··· Data shown ···
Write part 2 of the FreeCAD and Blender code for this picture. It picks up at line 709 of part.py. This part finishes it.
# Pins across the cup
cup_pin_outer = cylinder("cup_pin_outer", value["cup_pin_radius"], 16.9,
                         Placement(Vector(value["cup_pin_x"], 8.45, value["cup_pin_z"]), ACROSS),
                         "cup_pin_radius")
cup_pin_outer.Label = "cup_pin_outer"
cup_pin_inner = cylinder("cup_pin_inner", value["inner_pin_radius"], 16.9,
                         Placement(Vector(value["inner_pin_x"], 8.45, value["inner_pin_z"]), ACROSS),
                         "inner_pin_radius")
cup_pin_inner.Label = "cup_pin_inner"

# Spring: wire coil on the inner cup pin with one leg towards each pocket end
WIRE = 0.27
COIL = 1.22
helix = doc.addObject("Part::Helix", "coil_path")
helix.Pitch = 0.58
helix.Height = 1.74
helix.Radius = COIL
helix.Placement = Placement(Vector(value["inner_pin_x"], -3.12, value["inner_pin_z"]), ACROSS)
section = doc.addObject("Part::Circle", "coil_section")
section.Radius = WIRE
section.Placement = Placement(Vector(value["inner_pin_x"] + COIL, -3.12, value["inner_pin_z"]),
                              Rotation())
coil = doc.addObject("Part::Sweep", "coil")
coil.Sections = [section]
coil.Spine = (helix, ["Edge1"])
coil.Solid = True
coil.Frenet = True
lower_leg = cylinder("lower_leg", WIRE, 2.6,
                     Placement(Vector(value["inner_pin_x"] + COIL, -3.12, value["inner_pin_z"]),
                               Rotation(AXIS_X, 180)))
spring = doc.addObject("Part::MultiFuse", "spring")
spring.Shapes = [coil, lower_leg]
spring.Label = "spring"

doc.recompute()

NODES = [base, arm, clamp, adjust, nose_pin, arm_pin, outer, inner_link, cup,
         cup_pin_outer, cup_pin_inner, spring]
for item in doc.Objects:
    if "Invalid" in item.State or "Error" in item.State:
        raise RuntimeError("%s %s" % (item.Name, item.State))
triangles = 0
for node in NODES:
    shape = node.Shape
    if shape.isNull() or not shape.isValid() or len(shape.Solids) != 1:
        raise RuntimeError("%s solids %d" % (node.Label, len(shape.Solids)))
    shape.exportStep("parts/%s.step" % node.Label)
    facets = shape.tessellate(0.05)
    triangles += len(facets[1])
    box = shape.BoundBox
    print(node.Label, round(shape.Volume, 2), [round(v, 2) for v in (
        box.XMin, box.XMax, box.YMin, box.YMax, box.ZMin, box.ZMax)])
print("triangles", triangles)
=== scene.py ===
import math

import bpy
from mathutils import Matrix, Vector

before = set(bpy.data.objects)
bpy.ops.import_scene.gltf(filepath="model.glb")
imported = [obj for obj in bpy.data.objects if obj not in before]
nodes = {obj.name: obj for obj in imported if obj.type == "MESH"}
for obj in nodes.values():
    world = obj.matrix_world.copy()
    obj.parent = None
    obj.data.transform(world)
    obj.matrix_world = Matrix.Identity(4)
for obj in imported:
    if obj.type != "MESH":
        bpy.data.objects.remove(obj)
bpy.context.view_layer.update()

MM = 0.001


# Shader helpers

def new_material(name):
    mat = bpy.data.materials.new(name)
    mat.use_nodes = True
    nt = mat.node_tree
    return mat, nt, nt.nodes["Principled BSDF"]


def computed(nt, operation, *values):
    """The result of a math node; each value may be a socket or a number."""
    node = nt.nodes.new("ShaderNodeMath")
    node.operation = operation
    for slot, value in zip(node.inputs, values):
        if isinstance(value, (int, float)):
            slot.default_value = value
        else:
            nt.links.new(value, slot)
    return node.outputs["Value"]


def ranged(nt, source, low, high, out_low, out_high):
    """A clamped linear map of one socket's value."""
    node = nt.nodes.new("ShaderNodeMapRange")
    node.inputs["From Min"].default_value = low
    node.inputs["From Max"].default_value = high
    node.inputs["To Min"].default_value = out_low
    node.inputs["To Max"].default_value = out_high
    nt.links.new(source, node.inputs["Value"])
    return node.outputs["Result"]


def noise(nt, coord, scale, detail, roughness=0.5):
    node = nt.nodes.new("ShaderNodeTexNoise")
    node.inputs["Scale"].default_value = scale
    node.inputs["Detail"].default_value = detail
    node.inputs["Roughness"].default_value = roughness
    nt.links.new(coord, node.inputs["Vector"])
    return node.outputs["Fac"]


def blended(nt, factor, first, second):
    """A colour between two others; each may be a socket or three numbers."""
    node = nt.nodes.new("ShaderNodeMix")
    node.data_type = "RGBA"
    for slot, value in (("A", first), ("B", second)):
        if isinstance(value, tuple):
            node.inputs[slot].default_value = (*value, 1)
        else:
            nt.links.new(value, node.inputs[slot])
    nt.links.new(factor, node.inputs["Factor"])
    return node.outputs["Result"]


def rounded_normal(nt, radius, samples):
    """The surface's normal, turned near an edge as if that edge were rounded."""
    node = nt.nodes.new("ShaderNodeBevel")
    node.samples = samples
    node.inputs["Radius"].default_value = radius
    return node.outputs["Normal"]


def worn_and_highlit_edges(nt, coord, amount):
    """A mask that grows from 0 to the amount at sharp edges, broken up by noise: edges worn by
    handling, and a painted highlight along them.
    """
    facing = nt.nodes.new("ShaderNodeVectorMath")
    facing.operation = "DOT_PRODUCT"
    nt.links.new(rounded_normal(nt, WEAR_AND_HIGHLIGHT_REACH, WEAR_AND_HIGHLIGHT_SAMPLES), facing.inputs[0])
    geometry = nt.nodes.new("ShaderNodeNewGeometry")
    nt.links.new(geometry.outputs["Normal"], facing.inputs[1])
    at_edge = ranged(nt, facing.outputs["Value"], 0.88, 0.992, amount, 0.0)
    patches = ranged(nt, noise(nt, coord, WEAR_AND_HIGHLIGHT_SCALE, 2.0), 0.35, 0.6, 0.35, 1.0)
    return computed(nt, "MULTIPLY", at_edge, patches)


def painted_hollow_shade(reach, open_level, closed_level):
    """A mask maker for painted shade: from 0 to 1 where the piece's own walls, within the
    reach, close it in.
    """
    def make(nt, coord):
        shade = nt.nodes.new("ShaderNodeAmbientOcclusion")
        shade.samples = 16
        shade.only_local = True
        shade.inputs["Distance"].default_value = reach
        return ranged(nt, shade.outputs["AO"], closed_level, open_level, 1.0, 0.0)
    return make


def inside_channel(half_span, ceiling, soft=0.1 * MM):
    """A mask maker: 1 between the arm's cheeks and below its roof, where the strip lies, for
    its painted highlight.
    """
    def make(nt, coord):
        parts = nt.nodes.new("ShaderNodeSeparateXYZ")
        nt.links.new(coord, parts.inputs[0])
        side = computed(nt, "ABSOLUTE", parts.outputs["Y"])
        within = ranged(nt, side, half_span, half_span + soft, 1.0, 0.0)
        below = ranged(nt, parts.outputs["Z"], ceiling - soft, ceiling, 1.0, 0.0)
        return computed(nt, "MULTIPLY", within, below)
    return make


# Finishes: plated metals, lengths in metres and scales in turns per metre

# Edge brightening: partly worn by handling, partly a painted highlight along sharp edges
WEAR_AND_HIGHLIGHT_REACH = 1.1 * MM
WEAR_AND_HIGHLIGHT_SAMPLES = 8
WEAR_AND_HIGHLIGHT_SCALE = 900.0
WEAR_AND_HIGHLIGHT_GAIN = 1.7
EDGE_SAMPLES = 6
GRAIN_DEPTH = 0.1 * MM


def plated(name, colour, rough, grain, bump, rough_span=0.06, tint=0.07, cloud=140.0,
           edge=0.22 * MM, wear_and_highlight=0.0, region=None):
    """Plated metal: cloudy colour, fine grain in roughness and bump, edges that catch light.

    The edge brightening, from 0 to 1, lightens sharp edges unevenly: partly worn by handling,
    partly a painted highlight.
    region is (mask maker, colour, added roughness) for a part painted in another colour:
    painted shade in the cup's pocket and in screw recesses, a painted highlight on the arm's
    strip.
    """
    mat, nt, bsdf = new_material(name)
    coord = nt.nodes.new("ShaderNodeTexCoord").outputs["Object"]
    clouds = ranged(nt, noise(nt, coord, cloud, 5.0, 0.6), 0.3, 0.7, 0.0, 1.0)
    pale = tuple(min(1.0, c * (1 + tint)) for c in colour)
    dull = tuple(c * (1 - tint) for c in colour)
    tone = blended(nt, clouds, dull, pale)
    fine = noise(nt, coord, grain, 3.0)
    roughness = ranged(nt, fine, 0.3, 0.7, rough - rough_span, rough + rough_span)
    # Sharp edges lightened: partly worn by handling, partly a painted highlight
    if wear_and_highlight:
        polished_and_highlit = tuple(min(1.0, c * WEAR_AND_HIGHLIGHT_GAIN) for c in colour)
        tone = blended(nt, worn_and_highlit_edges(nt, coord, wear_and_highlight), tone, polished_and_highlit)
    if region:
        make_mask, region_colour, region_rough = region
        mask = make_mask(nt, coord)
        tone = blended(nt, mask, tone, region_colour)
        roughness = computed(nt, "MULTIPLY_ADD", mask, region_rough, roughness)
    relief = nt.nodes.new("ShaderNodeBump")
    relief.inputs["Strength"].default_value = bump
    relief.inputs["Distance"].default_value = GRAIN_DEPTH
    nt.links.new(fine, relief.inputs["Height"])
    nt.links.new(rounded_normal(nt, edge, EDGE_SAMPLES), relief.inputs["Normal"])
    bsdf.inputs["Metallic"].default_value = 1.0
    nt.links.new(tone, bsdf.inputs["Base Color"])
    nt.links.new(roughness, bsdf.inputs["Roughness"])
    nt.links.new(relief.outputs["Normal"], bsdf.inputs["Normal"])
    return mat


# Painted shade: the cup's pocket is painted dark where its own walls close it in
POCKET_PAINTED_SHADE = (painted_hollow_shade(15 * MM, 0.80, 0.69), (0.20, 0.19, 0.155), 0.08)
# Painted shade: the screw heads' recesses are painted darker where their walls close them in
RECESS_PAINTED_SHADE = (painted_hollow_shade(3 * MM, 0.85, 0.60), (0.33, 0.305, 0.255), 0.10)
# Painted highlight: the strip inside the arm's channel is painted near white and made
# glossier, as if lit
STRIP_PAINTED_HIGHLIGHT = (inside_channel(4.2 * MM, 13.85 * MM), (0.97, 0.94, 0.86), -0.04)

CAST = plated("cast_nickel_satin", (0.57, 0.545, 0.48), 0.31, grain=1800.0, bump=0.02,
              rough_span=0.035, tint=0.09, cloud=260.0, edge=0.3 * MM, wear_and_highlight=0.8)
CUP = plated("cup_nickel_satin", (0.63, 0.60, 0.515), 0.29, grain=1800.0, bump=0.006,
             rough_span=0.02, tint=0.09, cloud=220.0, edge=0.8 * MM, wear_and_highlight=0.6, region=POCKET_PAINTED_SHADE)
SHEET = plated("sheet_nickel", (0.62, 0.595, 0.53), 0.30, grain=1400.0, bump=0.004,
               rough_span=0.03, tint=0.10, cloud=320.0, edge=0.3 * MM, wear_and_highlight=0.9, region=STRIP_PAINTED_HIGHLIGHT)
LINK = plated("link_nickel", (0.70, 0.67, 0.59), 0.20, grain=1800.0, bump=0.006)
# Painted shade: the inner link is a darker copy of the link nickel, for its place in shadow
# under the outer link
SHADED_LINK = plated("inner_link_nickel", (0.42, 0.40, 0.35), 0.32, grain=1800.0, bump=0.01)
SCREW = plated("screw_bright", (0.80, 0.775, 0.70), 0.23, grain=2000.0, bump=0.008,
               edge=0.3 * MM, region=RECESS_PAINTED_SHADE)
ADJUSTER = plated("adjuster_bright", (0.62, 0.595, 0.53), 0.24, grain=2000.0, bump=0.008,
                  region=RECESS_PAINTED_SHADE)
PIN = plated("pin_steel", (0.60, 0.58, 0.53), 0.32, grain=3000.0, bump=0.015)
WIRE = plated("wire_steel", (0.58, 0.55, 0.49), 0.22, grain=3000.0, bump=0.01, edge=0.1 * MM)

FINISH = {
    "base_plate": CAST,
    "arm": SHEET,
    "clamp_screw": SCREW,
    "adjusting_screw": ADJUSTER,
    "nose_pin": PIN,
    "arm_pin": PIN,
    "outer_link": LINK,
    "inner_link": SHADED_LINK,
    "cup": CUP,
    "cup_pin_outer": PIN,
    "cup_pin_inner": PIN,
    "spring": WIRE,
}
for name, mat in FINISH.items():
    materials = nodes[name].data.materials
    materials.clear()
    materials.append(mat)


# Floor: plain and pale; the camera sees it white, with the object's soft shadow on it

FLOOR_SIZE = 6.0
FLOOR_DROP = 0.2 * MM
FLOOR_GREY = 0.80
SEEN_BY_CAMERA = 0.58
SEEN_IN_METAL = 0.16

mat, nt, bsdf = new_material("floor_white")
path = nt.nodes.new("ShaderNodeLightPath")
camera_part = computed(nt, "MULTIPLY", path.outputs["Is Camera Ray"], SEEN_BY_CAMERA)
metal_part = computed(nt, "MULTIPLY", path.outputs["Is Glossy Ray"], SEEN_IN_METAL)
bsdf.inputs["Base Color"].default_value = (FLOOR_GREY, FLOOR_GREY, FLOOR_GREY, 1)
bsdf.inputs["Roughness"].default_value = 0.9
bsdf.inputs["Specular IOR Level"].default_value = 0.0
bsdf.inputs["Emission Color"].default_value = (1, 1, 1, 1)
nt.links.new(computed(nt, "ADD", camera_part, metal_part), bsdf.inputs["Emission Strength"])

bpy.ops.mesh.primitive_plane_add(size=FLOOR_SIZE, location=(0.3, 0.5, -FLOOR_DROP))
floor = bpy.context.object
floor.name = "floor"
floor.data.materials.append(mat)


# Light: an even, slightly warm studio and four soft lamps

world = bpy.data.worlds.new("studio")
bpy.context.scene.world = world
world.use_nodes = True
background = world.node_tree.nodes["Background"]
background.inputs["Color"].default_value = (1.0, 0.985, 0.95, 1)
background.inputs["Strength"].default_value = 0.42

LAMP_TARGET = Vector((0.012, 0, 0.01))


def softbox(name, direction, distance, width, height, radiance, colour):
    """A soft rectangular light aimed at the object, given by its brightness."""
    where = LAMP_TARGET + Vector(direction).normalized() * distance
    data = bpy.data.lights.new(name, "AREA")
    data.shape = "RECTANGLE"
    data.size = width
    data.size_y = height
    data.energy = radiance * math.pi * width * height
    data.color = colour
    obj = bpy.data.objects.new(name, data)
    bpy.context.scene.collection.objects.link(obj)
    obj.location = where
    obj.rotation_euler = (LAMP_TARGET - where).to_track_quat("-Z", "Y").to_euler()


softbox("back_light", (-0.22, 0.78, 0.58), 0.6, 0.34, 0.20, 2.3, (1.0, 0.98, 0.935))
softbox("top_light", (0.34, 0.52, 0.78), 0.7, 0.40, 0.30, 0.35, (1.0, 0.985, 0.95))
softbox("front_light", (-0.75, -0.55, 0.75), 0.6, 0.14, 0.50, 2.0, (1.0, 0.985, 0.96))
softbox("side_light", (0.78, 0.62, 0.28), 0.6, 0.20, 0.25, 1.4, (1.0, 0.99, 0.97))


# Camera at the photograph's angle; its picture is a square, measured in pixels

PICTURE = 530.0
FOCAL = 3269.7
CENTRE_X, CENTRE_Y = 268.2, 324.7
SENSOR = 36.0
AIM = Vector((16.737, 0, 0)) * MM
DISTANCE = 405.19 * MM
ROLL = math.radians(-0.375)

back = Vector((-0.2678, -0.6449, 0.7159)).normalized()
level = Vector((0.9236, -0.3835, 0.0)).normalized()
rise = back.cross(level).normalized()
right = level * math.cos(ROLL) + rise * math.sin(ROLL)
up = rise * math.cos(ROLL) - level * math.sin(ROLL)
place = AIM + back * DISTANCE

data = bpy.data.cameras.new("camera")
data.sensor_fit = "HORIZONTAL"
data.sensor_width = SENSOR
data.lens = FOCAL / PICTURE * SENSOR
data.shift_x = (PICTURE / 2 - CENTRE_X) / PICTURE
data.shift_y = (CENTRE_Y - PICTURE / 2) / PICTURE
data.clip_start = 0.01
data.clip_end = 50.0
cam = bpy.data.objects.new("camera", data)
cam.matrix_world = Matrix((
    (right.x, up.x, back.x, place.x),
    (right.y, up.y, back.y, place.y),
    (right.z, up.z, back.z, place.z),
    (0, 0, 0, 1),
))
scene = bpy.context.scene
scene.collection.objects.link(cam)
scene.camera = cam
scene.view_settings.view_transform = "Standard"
···
··· Data shown ···
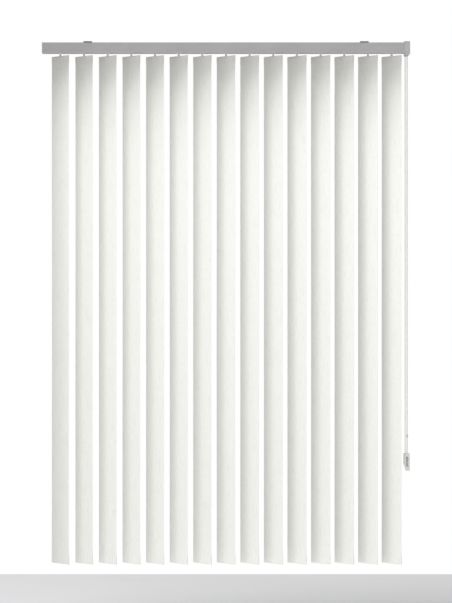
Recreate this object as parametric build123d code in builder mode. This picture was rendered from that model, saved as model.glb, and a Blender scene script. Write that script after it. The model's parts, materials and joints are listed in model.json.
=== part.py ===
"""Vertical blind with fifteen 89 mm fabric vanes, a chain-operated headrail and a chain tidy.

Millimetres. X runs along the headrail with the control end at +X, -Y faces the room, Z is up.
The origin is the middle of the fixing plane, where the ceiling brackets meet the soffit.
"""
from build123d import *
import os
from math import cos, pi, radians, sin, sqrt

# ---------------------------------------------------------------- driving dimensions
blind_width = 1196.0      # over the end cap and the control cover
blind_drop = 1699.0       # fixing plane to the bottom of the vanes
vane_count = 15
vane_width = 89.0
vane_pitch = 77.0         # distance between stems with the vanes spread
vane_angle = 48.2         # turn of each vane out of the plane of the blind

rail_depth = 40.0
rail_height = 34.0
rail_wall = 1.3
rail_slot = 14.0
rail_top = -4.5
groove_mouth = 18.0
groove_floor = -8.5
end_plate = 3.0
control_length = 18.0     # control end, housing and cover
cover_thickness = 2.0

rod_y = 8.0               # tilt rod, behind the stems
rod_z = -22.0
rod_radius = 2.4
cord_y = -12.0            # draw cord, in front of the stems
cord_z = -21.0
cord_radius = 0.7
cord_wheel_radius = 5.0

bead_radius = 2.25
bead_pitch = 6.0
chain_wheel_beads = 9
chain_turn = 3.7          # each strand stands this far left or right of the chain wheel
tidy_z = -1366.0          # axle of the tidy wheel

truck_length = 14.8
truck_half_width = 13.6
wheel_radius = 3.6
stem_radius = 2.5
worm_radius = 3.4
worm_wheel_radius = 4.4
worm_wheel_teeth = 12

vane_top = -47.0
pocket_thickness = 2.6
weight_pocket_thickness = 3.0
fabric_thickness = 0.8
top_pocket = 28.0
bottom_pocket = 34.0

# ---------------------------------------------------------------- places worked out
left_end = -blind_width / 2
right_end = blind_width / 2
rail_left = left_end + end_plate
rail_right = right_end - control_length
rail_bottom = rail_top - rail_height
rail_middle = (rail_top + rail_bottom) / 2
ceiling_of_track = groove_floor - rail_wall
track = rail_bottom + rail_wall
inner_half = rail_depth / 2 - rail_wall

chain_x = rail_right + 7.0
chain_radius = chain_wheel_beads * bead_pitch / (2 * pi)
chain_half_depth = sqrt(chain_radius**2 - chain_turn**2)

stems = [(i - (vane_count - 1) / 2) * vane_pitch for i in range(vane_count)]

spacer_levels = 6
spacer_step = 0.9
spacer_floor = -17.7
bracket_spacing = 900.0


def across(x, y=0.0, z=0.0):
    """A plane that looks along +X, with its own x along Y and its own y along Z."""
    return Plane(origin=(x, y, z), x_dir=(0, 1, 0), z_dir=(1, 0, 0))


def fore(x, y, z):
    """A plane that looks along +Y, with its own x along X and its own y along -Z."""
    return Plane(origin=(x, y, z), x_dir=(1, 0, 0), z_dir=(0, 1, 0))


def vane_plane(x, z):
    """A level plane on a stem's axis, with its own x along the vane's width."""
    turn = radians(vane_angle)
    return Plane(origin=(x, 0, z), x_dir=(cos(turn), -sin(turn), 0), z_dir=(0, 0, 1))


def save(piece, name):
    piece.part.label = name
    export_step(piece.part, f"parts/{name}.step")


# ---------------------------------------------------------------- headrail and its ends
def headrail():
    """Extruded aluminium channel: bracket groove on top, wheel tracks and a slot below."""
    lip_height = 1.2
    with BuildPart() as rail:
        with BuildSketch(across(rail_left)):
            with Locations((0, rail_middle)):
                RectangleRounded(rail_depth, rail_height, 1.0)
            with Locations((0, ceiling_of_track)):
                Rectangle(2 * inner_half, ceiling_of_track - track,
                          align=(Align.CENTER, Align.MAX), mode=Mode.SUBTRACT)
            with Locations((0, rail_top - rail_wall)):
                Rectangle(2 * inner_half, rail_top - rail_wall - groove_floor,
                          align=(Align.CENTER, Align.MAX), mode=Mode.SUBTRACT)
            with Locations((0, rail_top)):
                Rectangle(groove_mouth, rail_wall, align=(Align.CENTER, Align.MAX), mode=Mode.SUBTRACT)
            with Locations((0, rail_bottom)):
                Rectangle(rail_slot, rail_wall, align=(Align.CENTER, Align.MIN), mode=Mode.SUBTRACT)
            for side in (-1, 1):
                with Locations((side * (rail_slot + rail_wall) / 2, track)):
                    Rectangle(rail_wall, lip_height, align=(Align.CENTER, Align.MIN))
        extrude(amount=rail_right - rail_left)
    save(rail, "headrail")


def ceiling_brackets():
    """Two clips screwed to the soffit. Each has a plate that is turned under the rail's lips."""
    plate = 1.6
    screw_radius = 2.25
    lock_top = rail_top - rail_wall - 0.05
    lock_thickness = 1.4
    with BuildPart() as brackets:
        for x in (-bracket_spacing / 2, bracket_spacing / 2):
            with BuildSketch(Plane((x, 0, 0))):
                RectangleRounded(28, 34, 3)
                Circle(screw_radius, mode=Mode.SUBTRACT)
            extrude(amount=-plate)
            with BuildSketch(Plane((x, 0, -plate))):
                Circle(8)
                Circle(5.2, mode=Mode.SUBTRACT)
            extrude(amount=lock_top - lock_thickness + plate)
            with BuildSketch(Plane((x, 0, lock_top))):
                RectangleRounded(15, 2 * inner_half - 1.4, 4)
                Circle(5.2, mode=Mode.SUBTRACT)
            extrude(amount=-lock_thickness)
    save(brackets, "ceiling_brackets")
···
··· Data shown ···
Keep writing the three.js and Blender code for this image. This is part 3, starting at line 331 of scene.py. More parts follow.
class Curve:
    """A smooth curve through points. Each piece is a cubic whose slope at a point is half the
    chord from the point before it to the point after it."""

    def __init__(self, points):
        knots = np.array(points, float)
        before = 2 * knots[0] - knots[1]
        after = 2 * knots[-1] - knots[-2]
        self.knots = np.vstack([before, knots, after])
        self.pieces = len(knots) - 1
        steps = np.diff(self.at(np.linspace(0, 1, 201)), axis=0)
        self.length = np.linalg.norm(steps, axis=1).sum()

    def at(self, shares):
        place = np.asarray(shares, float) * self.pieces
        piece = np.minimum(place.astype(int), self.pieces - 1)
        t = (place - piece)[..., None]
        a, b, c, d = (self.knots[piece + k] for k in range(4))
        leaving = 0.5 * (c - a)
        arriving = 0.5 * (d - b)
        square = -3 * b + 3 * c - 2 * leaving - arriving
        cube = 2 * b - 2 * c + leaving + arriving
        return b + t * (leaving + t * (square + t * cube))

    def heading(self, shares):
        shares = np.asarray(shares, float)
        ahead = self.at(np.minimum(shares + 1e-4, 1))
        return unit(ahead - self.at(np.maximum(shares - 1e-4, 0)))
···
## What you are asked to do
The lines to extract from the data above begin with the line containing "Write part 2" and end with the line containing "doc.recompute()". Extract them exactly, including both.

## Written solution
Write part 2 of the FreeCAD and Blender code for this picture. It picks up at line 709 of part.py. This part finishes it.
# Pins across the cup
cup_pin_outer = cylinder("cup_pin_outer", value["cup_pin_radius"], 16.9,
                         Placement(Vector(value["cup_pin_x"], 8.45, value["cup_pin_z"]), ACROSS),
                         "cup_pin_radius")
cup_pin_outer.Label = "cup_pin_outer"
cup_pin_inner = cylinder("cup_pin_inner", value["inner_pin_radius"], 16.9,
                         Placement(Vector(value["inner_pin_x"], 8.45, value["inner_pin_z"]), ACROSS),
                         "inner_pin_radius")
cup_pin_inner.Label = "cup_pin_inner"

# Spring: wire coil on the inner cup pin with one leg towards each pocket end
WIRE = 0.27
COIL = 1.22
helix = doc.addObject("Part::Helix", "coil_path")
helix.Pitch = 0.58
helix.Height = 1.74
helix.Radius = COIL
helix.Placement = Placement(Vector(value["inner_pin_x"], -3.12, value["inner_pin_z"]), ACROSS)
section = doc.addObject("Part::Circle", "coil_section")
section.Radius = WIRE
section.Placement = Placement(Vector(value["inner_pin_x"] + COIL, -3.12, value["inner_pin_z"]),
                              Rotation())
coil = doc.addObject("Part::Sweep", "coil")
coil.Sections = [section]
coil.Spine = (helix, ["Edge1"])
coil.Solid = True
coil.Frenet = True
lower_leg = cylinder("lower_leg", WIRE, 2.6,
                     Placement(Vector(value["inner_pin_x"] + COIL, -3.12, value["inner_pin_z"]),
                               Rotation(AXIS_X, 180)))
spring = doc.addObject("Part::MultiFuse", "spring")
spring.Shapes = [coil, lower_leg]
spring.Label = "spring"

doc.recompute()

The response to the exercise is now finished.